I suspect that in one of these paths, gp.sched is still empty somehow, though I'm not sure how that's possible. That's at least a case where traceStack may produce a length-1 buffer with a single zero PC in it.

mknyszek commented 4 months ago

68093 may be related, but I suspect not.

mknyszek commented 4 months ago

Here's a simple reproducer:

package main

import (
    "log"
    "os"
    "runtime"
    "runtime/trace"
)

func main() {
    f, err := os.Create("trace.out")
    if err != nil {
        log.Fatal(err)
    }
    defer f.Close()

    trace.Start(f)

    go func() {
        for {
            // Non-stop preemption points.
            g()
        }
    }()

    runtime.GC()
    trace.Stop()
}

//go:noinline
func g() {

}

It disproves my theory about gp.sched being empty. Also, funnily enough, the goroutine created in main always shows up fine -- it's the GC mark worker that's the problem.

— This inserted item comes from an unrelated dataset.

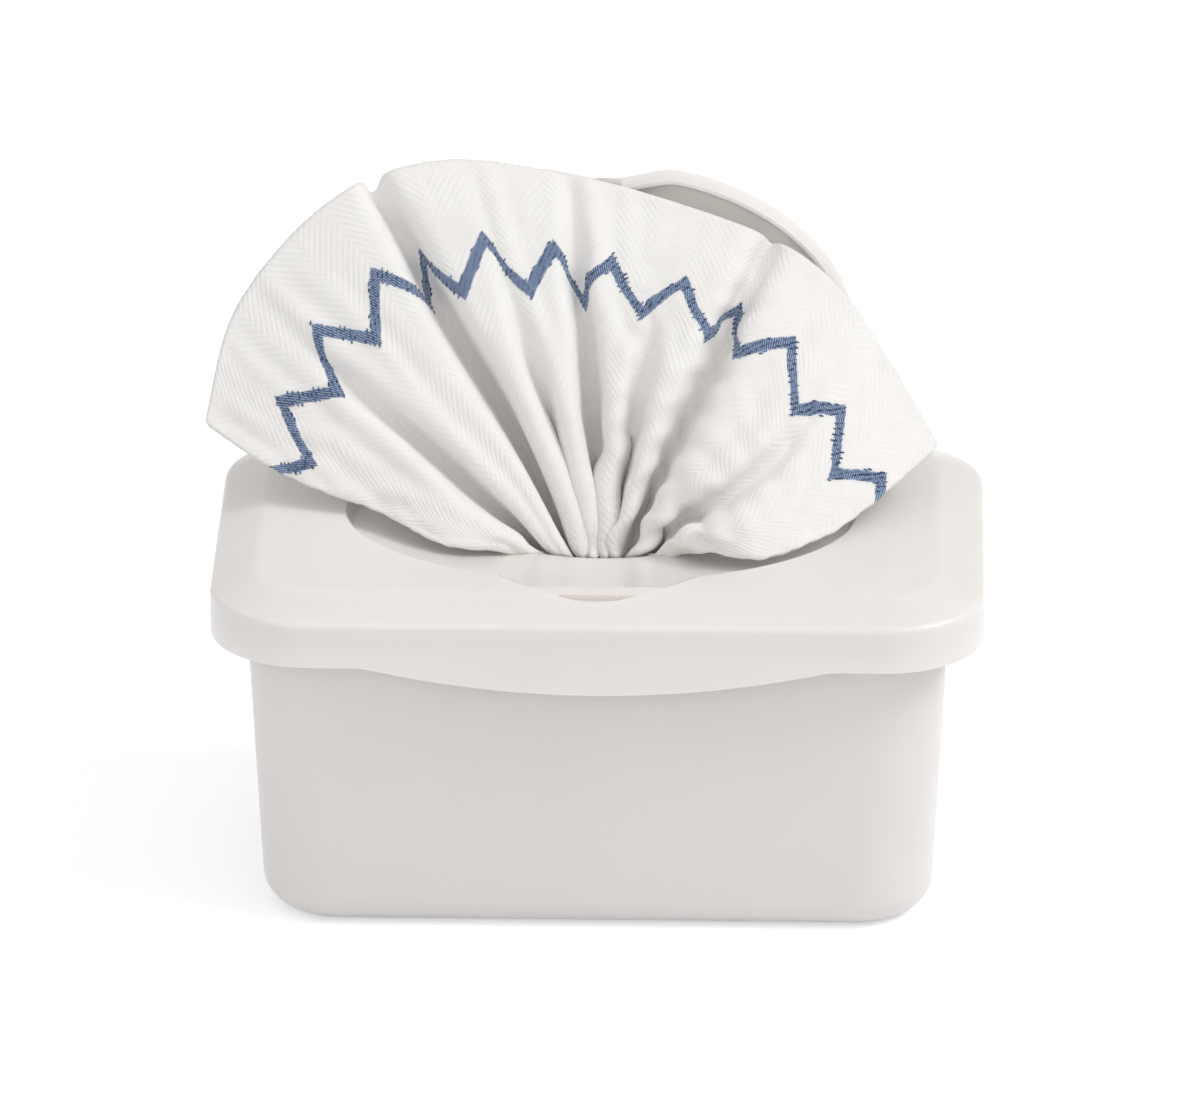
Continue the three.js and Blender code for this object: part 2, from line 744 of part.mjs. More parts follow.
function makePopupCloth() {
  const rings = sheetPoints.map((row, r) => {
    const front = row.map((point, c) => point.clone().addScaledVector(sheetNormals[r][c], clothThickness / 2));
    const back = row.map((point, c) => point.clone().addScaledVector(sheetNormals[r][c], -clothThickness / 2));
    return [...front, ...back.reverse()];
  });
  const count = rings[0].length;
  const positions = rings.flat().flatMap((point) => [point.x, point.y, point.z]);
  const index = [];
  for (let ring = 0; ring < rings.length - 1; ring += 1) {
    for (let i = 0; i < count; i += 1) {
      const a = ring * count + i;
      const b = ring * count + ((i + 1) % count);
      index.push(a, b, b + count, a, b + count, a + count);
    }
  }
  const half = count / 2;
  const lastRing = (rings.length - 1) * count;
  for (let i = 0; i < half - 1; i += 1) {
    const a = i;
    const b = i + 1;
    const c = count - 2 - i;
    const d = count - 1 - i;
    index.push(a, c, b, a, d, c);
    index.push(lastRing + a, lastRing + b, lastRing + c, lastRing + a, lastRing + c, lastRing + d);
  }
  const geometry = new THREE.BufferGeometry();
  geometry.setAttribute('position', new THREE.Float32BufferAttribute(positions, 3));
  geometry.setIndex(index);
  return geometry;
}

// A point of the faceted cloth and its normal, for what lies on it
function onSheet(u, v) {
  const column = Math.min(clothColumns - 1, Math.max(0, Math.floor(u * clothColumns)));
  const row = Math.min(fanRows - 1, Math.max(0, Math.floor((v / pulledLength) * fanRows)));
  const a = u * clothColumns - column;
  const b = (v / pulledLength) * fanRows - row;
  const mix = (grid) => {
    const near = grid[row][column].clone().lerp(grid[row][column + 1], a);
    const far = grid[row + 1][column].clone().lerp(grid[row + 1][column + 1], a);
    return near.lerp(far, b);
  };
  return { point: mix(sheetPoints), normal: mix(sheetNormals).normalize() };
}

// Zigzag stripe: runs across the cloth from side to side, beside its free edge
function stripeFlatPath() {
  const path = [];
  const length = clothWidth - 2 * stripeEndMargin;
  const stepsPerLeg = 3;
  const legs = Math.round(length / (stripePeriod / 2));
  for (let i = 0; i <= legs * stepsPerLeg; i += 1) {
    const phase = i / stepsPerLeg;
    const rise = phase - Math.floor(phase);
    const up = Math.floor(phase) % 2 === 0 ? rise : 1 - rise;
    path.push([
      stripeEndMargin + (length * phase) / legs,
      stripeInset + stripeAmplitude * (2 * up - 1),
    ]);
  }
  return path;
}

function makeStripe() {
  const path = stripeFlatPath();
  const sections = path.map(([x, y], i) => {
    const before = path[Math.max(0, i - 1)];
    const after = path[Math.min(path.length - 1, i + 1)];
    const runX = after[0] - before[0];
    const runY = after[1] - before[1];
    const run = Math.hypot(runX, runY) || 1;
    const sideX = (-runY / run) * (stripeWidth / 2);
    const sideY = (runX / run) * (stripeWidth / 2);
    const corners = [];
    for (const side of [1, -1]) {
      const { point, normal } = onSheet((x + side * sideX) / clothWidth, y + side * sideY);
      const low = clothThickness / 2 + stripeGap;
      corners.push({ point, normal, low });
    }
    const lift = (corner, height) => corner.point.clone().addScaledVector(corner.normal, -height);
    return [
      lift(corners[0], corners[0].low),
      lift(corners[0], corners[0].low + stripeThickness),
      lift(corners[1], corners[1].low + stripeThickness),
      lift(corners[1], corners[1].low),
    ];
  });
  const positions = sections.flat().flatMap((point) => [point.x, point.y, point.z]);
  const index = [];
  for (let i = 0; i < sections.length - 1; i += 1) {
    for (let side = 0; side < 4; side += 1) {
      const a = i * 4 + side;
      const b = i * 4 + ((side + 1) % 4);
      index.push(a, b + 4, b, a, a + 4, b + 4);
    }
  }
  const end = (sections.length - 1) * 4;
  index.push(0, 1, 2, 0, 2, 3, end, end + 2, end + 1, end, end + 3, end + 2);
  const geometry = new THREE.BufferGeometry();
  geometry.setAttribute('position', new THREE.Float32BufferAttribute(positions, 3));
  geometry.setIndex(index);
  return geometry;
}

const tubOfCloths = new THREE.Group();
tubOfCloths.name = 'tub_of_cloths';
tubOfCloths.add(finish('tub_body', makeTub(), plasticWhite, plasticRoughness));
tubOfCloths.add(finish('lid', makeLid(), plasticWhite, plasticRoughness));

const capPivot = new THREE.Group();
capPivot.position.set(0, hingeAxisY, hingeAxisZ);
capPivot.rotation.x = -capOpen;
const cap = finish('flip_cap', makeCap(), plasticWhite, plasticRoughness);
cap.position.set(0, -hingeAxisY, -hingeAxisZ);
capPivot.add(cap);
tubOfCloths.add(capPivot);

for (let i = 0; i < foldedCount; i += 1) {
  const topLayer = i === 0 ? 0 : 2 * i - 1;
  const bottomLayer = i === foldedCount - 1 ? 2 * i + 1 : 2 * i + 2;
  const { geometry, middle } = makeFoldedCloth(topLayer, bottomLayer, i % 2 === 0 ? 1 : -1);
  const name = `folded_cloth_${String(i + 1).padStart(2, '0')}`;
  const cloth = finish(name, geometry, clothWhite, clothRoughness);
  cloth.position.set(0, 0, stackTopZ - foldedPanel / 2 - middle);
  tubOfCloths.add(cloth);
}

tubOfCloths.add(finish('popup_cloth', makePopupCloth(), clothWhite, clothRoughness));
tubOfCloths.add(finish('cloth_stripe', makeStripe(), stripeBlue, clothRoughness));

export default tubOfCloths;
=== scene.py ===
import math

import bmesh
import bpy
import numpy as np
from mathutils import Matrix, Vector


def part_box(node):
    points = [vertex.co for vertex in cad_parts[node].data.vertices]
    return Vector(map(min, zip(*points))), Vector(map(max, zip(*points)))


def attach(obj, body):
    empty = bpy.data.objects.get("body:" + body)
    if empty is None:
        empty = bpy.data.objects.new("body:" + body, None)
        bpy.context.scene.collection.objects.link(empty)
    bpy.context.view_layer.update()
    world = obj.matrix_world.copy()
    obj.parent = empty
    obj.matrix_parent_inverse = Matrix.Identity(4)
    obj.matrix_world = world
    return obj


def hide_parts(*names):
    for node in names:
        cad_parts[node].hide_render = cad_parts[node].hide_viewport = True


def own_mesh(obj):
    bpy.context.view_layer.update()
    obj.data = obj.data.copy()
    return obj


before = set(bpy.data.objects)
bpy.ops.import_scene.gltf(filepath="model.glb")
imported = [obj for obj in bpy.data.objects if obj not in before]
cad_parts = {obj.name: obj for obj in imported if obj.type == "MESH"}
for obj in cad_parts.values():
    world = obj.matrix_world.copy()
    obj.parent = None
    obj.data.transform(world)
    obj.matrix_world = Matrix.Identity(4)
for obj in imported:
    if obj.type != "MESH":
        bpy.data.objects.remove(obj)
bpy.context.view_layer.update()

# Camera
# A long lens about three metres in front of the tub and a little above it, as in the photograph.
camera_elevation = math.radians(23.28)
camera_turn = math.radians(-1.42)
camera_distance = 3.044
camera_target = Vector((-0.0002, 0.0, 0.0855))
photo_width = 1200
focal_pixels = 11664
sensor_width = 36.0

camera_data = bpy.data.cameras.new("camera")
camera_data.sensor_width = sensor_width
camera_data.lens = focal_pixels / photo_width * sensor_width
camera_data.clip_end = 20
camera = bpy.data.objects.new("camera", camera_data)
bpy.context.scene.collection.objects.link(camera)
view_direction = Vector((
    math.sin(camera_turn) * math.cos(camera_elevation),
    math.cos(camera_turn) * math.cos(camera_elevation),
    -math.sin(camera_elevation),
))
camera.location = camera_target - camera_distance * view_direction
camera.rotation_euler = view_direction.to_track_quat("-Z", "Y").to_euler()
bpy.context.scene.camera = camera
bpy.context.scene.view_settings.view_transform = "Standard"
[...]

mknyszek commented 4 months ago

OK, I figured it out. It's that the stack trace has exactly 1 frame in it, but the skip count is also 1.

In the reproducer, the victim goroutine is the GC mark worker (just like in the original post) and when I lower the skip count from 1 to 0, I see:

M=683710 P=2 G=68 StateTransition Time=253871909721536 Resource=Goroutine(68) Reason="preempted" GoID=68 Running->Runnable
TransitionStack=
        runtime.gcMarkDone @ 0x416865
                /usr/local/google/home/mknyszek/work/go-1/src/runtime/mgc.go:824

Stack=
        runtime.gcMarkDone @ 0x416865
                /usr/local/google/home/mknyszek/work/go-1/src/runtime/mgc.go:824

Unfortunately, there's still the question as to why the bottom frame in the mark worker isn't showing up.